Bildserie „Kurs bestimmen“ – © Knut Hildebrandt
Das Schiff schien um jede erdenkliche Achse, einem sich nicht ergründen lassenden Plan folgend, zu kreiseln. Um überhaupt eine Vorstellung davon zu bekommen, wo oben und wo unten ist, rettete ich mich vom Salon auf die Brücke. Aber auch das wollte nicht so recht helfen. Während meine Augen in Richtung Bug schauten bekamen sie abwechseln schäumende Gischt und Sekunden später blauen Himmel zu sehen. Das war dann eindeutig zu viel nach den drei Tagen festen Bodens unter den Füßen. Also machte ich mich auf den Weg zum zweitbesten Platz an Bord, meiner Koje.
Doch leider hatte ich diese noch nicht erreicht, als mein Magen ankündigte, daß ich wohl doch etwas zu reichhaltig gefrühstückt hatte. Legte deshalb einen kleinen Zwischenstopp auf dem Klo ein und entledigte mich der zu viel genossenen Nahrungsmittel. Danach ließ ich mich sanft in süße Träume wiegen.

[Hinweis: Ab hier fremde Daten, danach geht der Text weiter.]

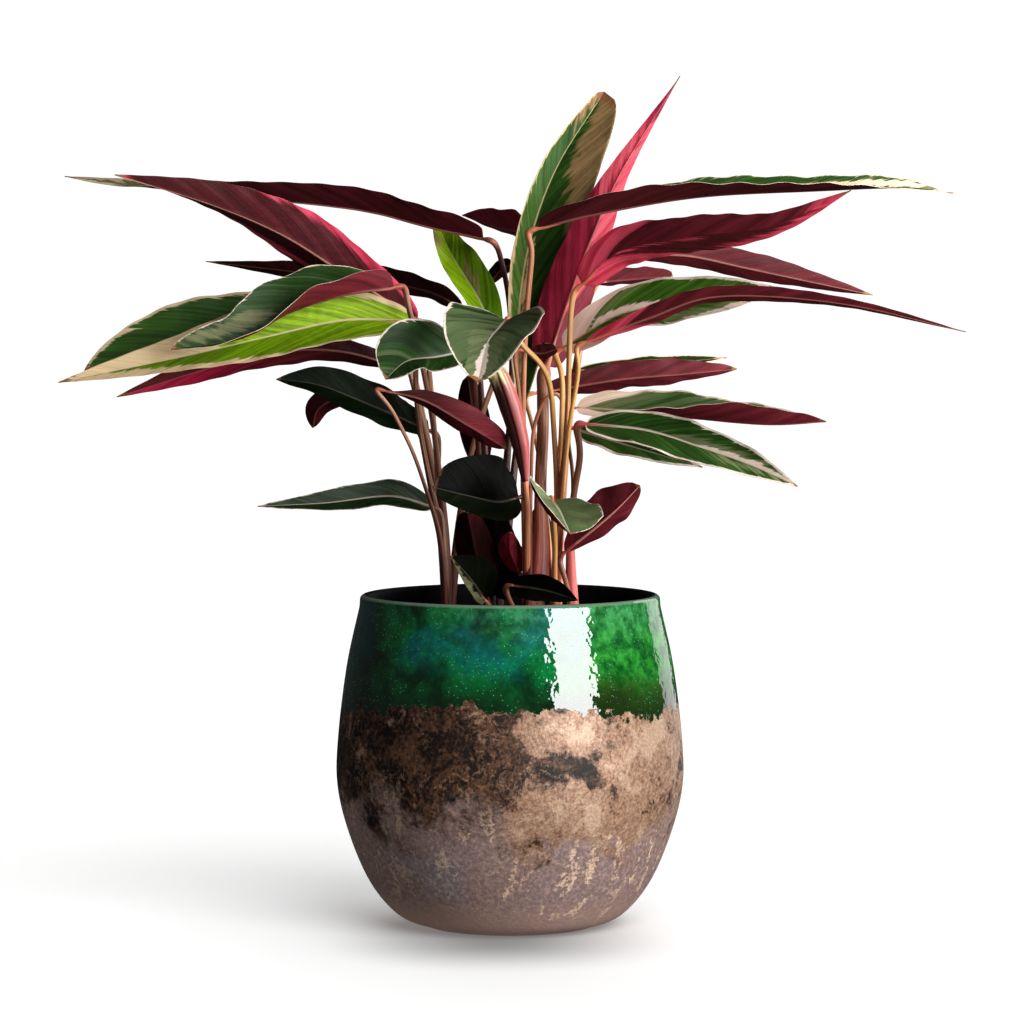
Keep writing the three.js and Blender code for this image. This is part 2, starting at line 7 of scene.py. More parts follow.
import bpy
import numpy as np
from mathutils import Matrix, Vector


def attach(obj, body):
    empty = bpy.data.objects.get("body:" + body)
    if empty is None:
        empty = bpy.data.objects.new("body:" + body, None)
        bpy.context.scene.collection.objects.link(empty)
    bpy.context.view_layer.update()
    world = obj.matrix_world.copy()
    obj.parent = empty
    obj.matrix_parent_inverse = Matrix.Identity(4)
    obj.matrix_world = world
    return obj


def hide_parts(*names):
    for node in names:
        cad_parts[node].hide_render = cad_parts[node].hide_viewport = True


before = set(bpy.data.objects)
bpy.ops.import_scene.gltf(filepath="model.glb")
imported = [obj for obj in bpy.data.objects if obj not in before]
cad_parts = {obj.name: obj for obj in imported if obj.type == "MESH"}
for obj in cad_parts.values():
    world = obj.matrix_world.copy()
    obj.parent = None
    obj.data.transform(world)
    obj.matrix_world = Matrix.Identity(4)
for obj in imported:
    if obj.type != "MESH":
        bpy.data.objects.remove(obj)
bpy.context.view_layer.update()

MM = 0.001
SEED = 7

# ---------------------------------------------------------------- sizes shared with the solid model

# The pot's outside from the flat foot up to the lip, as (radius, height).
POT_OUTLINE = [
    (52, 0), (69, 7), (85, 26), (97.5, 55), (104.5, 84), (104.2, 113), (98.8, 157), (91, 193),
]
LIP_HEIGHT = 200
LIP_RADIUS = 3.2
LIP_CENTRE = 87.6
WALL = 6.4
FLOOR = 9  # height of the pot's floor inside
SOIL_RIM = 171
SOIL_CROWN = 176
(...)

Bildserie „Der Kapitän“ – © Knut Hildebrandt
Angesichts der offensichtlichen Unverträglichkeit von Nahrungsaufnahme und Wellengang stellte ich erstere vorübergehend ein. Hin und wieder ein kräftiger Schluck aus der Wasserflasche suggerierte dem Magen, daß er etwas angeboten bekäme. Nach der Völlerei der letzten Tage konnte die kleine Fastenkur auch nicht wirklich schaden. Ich hatte schon erste Speckfältchen auf dem Bauch ausgemacht. Und auf der Tour dick zu werden war nicht der Gedanke, mit dem ich in diese Abenteuer gestartet bin.
Habe übrigens in Zusammenhang mit dem Seegang zwei interessante Phänomene bemerkt. Sobald es losgeht mit dem Geschaukel, überkommt mich eine unbändige Müdigkeit. Könnte mich dann sofort in die Waagerechte begeben und schlafen. Das geht hier fast allen so und hinge angeblich damit zusammen, daß wir ungeübten Seeleute stets versuchten die Bewegung des Schiffes auszugleichen, was jede Menge Energie kostet. Wenn ich dann allerdings erst einmal in der Koje liege, ist der Tanz über die Wellen kaum mehr zu spüren. Rob meinte, im Liegen funktionierten unsere Gleichgewichtsorgane nicht mehr (so gut?), weshalb das Schwindelgefühl ausbleibt. Egel woran was jetzt auch immer liegt. Konsequenz des Ganzen ist: je stärker der Seegang, umso attraktiver wird der Platz im Bett.